Net cash provided by financing activities.  Net cash provided by financing activities was $6.2 for the six months ended June 30, 2018 as compared to $3.7 in the prior period. This $2.5 increase was primarily related to $7.6 of borrowings on the line of credit (none in the prior year) offset by $1.5 repayment of long term debt in the current period ($0.4 in the prior period).

 

Year ended December 31, 2017 compared to the year ended December 31, 2016

 

Net cash provided by (used in) operating activities.  Net cash provided by operating activities increased by $3.1 to $2.7 for the year ended December 31, 2017 as compared to net cash used in operating activities of $(0.4) in the prior year primarily reflecting net earnings of $7.1 as compared with a net loss of $(1.6) in the prior year, $3.3 in depreciation expense ($0.5 in the prior year) and an increase in accounts payable of $4.4 ($1.2 in the prior year) offset by a $11.9 increase in accounts receivable ($0.6 in the prior year).

 

Net cash used in investing activities.  Net cash used in investing activities was $(6.7) for the year ended December 31, 2017 as compared to $(13.2) in the prior year. The $6.5 variance was primarily the result of lower capital expenditures in the current year.

 

Net cash provided by financing activities.  Net cash provided by financing activities was $4.6 for the year ended December 31, 2017 as compared to $13.7 in the prior year.
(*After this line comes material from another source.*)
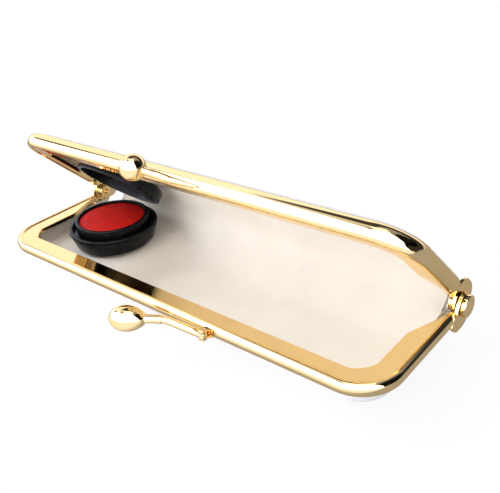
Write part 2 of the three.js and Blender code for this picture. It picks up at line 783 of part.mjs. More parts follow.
const inkBox = new THREE.Group();
inkBox.position.set(padX, padY, -padBottom);
inkBox.add(
  piece('pad_base', padBase(), 'black'),
  piece('ink_cup', inkCup(), 'tin'),
  piece('ink_pad', inkPad(), 'ink'),
  piece('pad_tape', disc(tapeRadius, -seatGap - tapeThick, -seatGap), 'foam'),
);
lower.add(inkBox);

const claspLever = new THREE.Group();
claspLever.add(
  piece('clasp_lever', lever(), 'gilt'),
  piece('egg_knob', eggKnob(), 'gilt'),
);
lower.add(claspLever);

const upper = new THREE.Group();
upper.add(
  piece('upper_frame', frame(upperHalf, earJog), 'gilt'),
  piece('upper_cover', skin(upperHalf, 0, coverThick), 'cover'),
  piece('upper_board', skin(upperHalf, boardOffset, boardThick), 'board'),
  piece('upper_lining', skin(upperHalf, liningOffset, liningThick), 'lining'),
  piece('upper_crimp_cord', crimpCord(upperHalf), 'paper'),
  piece('ball_horn', horn(), 'gilt'),
  piece('ball_knob', ballKnob(), 'gilt'),
);
const lidBox = new THREE.Group();
lidBox.position.set(padX, padY, 0);
lidBox.add(
  piece('pad_lid', padLid(), 'black'),
  piece('lid_liner', disc(lidRadius - lidWall - 0.9, lidTop - lidWall - seatGap - linerThick,
    lidTop - lidWall - seatGap), 'black'),
  piece('lid_foam', disc(foamRadius, lidTop + seatGap, upperDepth - insideOffset - seatGap), 'foam'),
);
upper.add(lidBox);
upper.rotation.x = -openAngle * degrees;

const hinge = new THREE.Group();
hinge.position.set(0, -crownY, hingeHeight);
hinge.add(lower, upper);

const sealCase = new THREE.Group();
sealCase.add(hinge);

export default sealCase;
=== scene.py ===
import json
import math

import bmesh
import bpy
from mathutils import Matrix, Vector


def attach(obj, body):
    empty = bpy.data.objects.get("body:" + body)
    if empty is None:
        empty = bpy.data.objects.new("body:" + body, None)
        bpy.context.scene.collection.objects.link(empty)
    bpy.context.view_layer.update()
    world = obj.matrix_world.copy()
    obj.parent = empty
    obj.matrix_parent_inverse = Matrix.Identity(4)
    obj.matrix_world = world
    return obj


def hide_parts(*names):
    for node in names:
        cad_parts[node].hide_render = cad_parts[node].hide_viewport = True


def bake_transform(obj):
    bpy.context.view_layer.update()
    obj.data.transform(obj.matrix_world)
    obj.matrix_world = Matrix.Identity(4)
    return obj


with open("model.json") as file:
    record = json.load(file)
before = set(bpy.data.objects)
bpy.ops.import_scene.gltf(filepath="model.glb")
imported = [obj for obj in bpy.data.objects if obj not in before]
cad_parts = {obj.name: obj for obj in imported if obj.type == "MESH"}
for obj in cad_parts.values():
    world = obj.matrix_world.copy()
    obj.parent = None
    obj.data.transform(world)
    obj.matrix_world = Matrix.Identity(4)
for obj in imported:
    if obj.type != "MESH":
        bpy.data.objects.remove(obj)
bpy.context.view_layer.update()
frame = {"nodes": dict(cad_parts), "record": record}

print("stage: frame loaded,", len(frame["nodes"]), "nodes")

# Shapes are drawn in millimetres about the hinge axis, heights counted off the mating plane.
mm = 0.001
snap = 1e-4  # points this close are one
case = {
    "length": 105,
    "depth": 30.7,  # hinge axis to the frame's front
    "corner": 8.4,
    "hinge": (0, 12.925, 11.3),
    "open": 45,
    "sheet": 0.55,
    "gap": 0.15,  # mating plane to each frame
    "flangeTop": 0.45,
    "back": 3.2,  # the halves reach this far behind the axis
    "relief": 4.0,  # the cloth is cut down to this height round the hinge
}
halfLength = case["length"] / 2
front = -case["depth"]
padAt = (-33.5, -11.4)  # the ink pad's middle
hingeAxis = Vector(case["hinge"]) * mm
toMetres = Matrix.Translation(hingeAxis) @ Matrix.Scale(mm, 4)
lowerPlace = toMetres @ Matrix.Diagonal((1, 1, -1, 1))
upperPlace = toMetres @ Matrix.Rotation(-math.radians(case["open"]), 4, "X")
# Each point of an ear's outline is (behind the axis, height, rounding).
lowerHalf = {
    "wall": 3.3, "flange": 4.7, "depth": 11.3, "flank": 9.3, "fullness": 1.5, "jog": 0,
    "ear": [(-4, 0.5, 0), (-4.9, 2.3, 0), (-3.3, 4.6, 1.2), (1.2, 4.6, 1.5), (2.6, 2.2, 1.1), (2.45, -1, 0.85),
            (0.95, -2.4, 0.8), (-0.95, -2.4, 0.8), (-2.4, -1, 0.8), (-2.9, 0.45, 0)],
}
upperHalf = {
    "wall": 3.75, "flange": 5.2, "depth": 6.4, "flank": 12, "fullness": 1.25, "jog": 0.85,
    "ear": [(-4, 0.5, 0), (-3.4, 2.75, 0), (-1.7, 4.9, 1.2), (2.9, 4.9, 1.55), (4.2, 2.5, 1.1), (4, 0.6, 0.75),
            (2, -1.45, 0.75), (0.9, -2.4, 0.65), (-0.95, -2.4, 0.8), (-2.3, -1.1, 0.8), (-2.9, 0.45, 0)],
}


def lerp(a, b, t):
    return a + (b - a) * t


def smooth(t):
    t = min(max(t, 0), 1)
    return t * t * (3 - 2 * t)


def arc(cx, cz, radius, start, end, steps):
    angles = [math.radians(lerp(start, end, i / steps)) for i in range(steps + 1)]
    return [(cx + radius * math.cos(a), cz + radius * math.sin(a)) for a in angles]


# Materials. In each finish a noise is (scale, detail, stretch), a bump is (metres, strength),
# shine is the spread of roughness and stops are the colours along the noise.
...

This $9.1 decrease was primarily related to $6.7 of borrowings on long-term debt in the prior year (none in the current year) and $10.1 in contributions received in the prior year (none in the current year) offset by $6.4 of proceeds from factoring receivables in the current year (none in the prior year).

 

Off-balance sheet arrangements

 

Motley has not entered into any transactions, agreements or other contractual arrangements that would result in off-balance sheet liabilities.

 

Critical accounting policies and estimates

 

See Note 2 to Motley’s audited financial statements for information regarding Motley’s critical accounting policies and estimates.